My username was created before I knew anything about EA or adjacent. I'm not in any EA movement, though I am sympathetic. I've spent 100x the time on HN, with people mostly in denial, than I do in EA or adjacent forums, nor have I met any of them.

It's sadly twisted how mentioning that -- the majority of leaders doing the cutting edge research on AGI think it has a significant chance that it kills humanity -- is considered being part of a "cult" movement.

Your analogy is the same as early Intel engineers completely unaware that those chips would bring on the ramifications of social media. "In the weeds" and yet unable to foresee the trajectory and wider impact. Same with the physics that led to nuclear weapons.

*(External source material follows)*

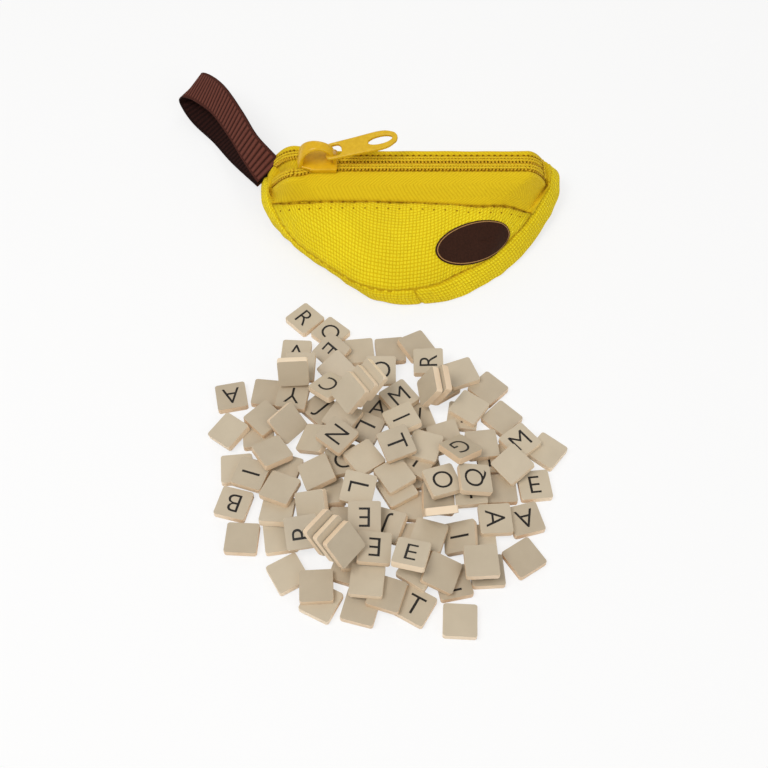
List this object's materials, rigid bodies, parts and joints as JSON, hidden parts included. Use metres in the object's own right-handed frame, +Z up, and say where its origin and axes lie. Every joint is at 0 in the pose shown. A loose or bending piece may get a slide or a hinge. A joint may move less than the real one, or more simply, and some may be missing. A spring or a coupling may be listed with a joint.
{
  "type": "travel word tile game case",
  "caption": "Small half-moon zipped canvas pouch with a webbing hand loop, lying on its back beside a heap of its square letter tiles.",
  "frame": {"origin": "middle of the flat back face on which the pouch lies", "axes": "+X along the zip from the slider towards its closed end, +Y away from the tile heap, +Z up"},
  "size_m": [0.1367, 0.2124, 0.0347],
  "materials": {
    "canvas": "matt plain weave",
    "tape": "matt herringbone weave",
    "coil": "satin nylon",
    "slider_enamel": "glossy enamel",
    "webbing": "ribbed ribbon",
    "label_leather": "satin",
    "tile_ivory": "satin"
  },
  "bodies": {
    "case": {"back_panel": "canvas", "bottom_band_left": "canvas", "bottom_band_right": "canvas", "front_panel": "canvas", "label_patch": "label_leather", "zip_tack": "coil"},
    "front_lip": {"front_tape": "tape", "front_coil": "coil"},
    "back_lip": {"back_tape": "tape", "back_coil": "coil"},
    "slider": {"slider_body": "slider_enamel"},
    "pull_tab": {"pull_tab": "slider_enamel"},
    "strap": {"webbing_loop": "webbing"},
    "tiles_lower": {"tile_group_01": "tile_ivory", "tile_group_02": "tile_ivory", "tile_group_03": "tile_ivory", "tile_group_04": "tile_ivory", "tile_group_05": "tile_ivory", "tile_group_06": "tile_ivory", "tile_group_07": "tile_ivory", "tile_group_08": "tile_ivory", "tile_group_09": "tile_ivory", "tile_group_10": "tile_ivory", "tile_group_11": "tile_ivory", "tile_group_12": "tile_ivory", "tile_group_13": "tile_ivory", "tile_group_14": "tile_ivory", "tile_group_15": "tile_ivory", "tile_group_16": "tile_ivory", "tile_group_17": "tile_ivory", "tile_group_18": "tile_ivory", "tile_group_19": "tile_ivory", "tile_group_20": "tile_ivory", "tile_group_21": "tile_ivory"},
    "tiles_upper": {"tile_C": "tile_ivory", "tile_E": "tile_ivory", "tile_E2": "tile_ivory", "tile_E3": "tile_ivory", "tile_G": "tile_ivory", "tile_I": "tile_ivory", "tile_L": "tile_ivory", "tile_M": "tile_ivory", "tile_N": "tile_ivory", "tile_O": "tile_ivory", "tile_O2": "tile_ivory", "tile_Q": "tile_ivory", "tile_R": "tile_ivory", "tile_R2": "tile_ivory", "tile_T": "tile_ivory", "tile_fan_a1": "tile_ivory", "tile_fan_a2": "tile_ivory", "tile_fan_a3": "tile_ivory", "tile_fan_b1": "tile_ivory", "tile_fan_b2": "tile_ivory", "tile_fan_b3": "tile_ivory", "tile_fan_c1": "tile_ivory", "tile_fan_c2": "tile_ivory", "tile_fan_d1": "tile_ivory", "tile_fan_e1": "tile_ivory"}
  },
  "joints": [
    {"name": "zip_slide", "type": "slide", "parent": "case", "child": "slider", "axis": [1, 0, 0], "range_m": [0, 0.058], "deforming": ["front_tape", "front_coil", "back_tape", "back_coil"]},
    {"name": "tab_hinge", "type": "hinge", "parent": "slider", "child": "pull_tab", "pos_m": [-0.027, 0.01797, 0.02873], "axis": [0.0872, -0.9744, -0.2071], "range_deg": [0, 95]},
    {"name": "front_lip_hinge", "type": "hinge", "parent": "case", "child": "front_lip", "pos_m": [0, 0.0077, 0.0172], "axis": [1, 0, 0], "range_deg": [0, 18.5], "deforming": ["front_tape", "front_coil"]},
    {"name": "back_lip_hinge", "type": "hinge", "parent": "case", "child": "back_lip", "pos_m": [0, 0.0297, 0.0148], "axis": [1, 0, 0], "range_deg": [-12.5, 0], "deforming": ["back_tape", "back_coil"]},
    {"name": "loop_swing", "type": "hinge", "parent": "case", "child": "strap", "pos_m": [-0.05008, 0.02779, 0.01179], "axis": [0.8486, 0.5291, 0], "range_deg": [0, 55], "deforming": ["webbing_loop"]},
    {"name": "lower_tiles_lift", "type": "slide", "parent": "case", "child": "tiles_lower", "axis": [0, 0, 1], "range_m": [0, 0.06]},
    {"name": "upper_tiles_lift", "type": "slide", "parent": "tiles_lower", "child": "tiles_upper", "axis": [0, 0, 1], "range_m": [0, 0.05]}
  ],
  "couplings": [
    {"joint": "front_lip_hinge", "follows": "zip_slide", "rad_per_m": 5.4},
    {"joint": "back_lip_hinge", "follows": "zip_slide", "rad_per_m": -3.6}
  ]
}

> Wanting to take drastic measures today to prevent an upcoming apocalypse makes as much sense as taking the same drastic measures when [nuclear fission] was invented.

> Your analogy is the same as early Intel engineers completely unaware that those chips would bring on the ramifications of social media

Exactly! As they should be. (for both Intel engineers developing chips, and physicists developing nuclear research)

There were a billion more potential dangers from those technologies that never materialized, and never will.

I'm glad we didn't stop them in their track because a poll of 10 leaders in the field thought they were too dangerous and progress should stop. (note that no one is against regulating dangerous uses of AI, e.g. autonomous weapons, chemical warfare; the problem is regulating AI research and development in the first place)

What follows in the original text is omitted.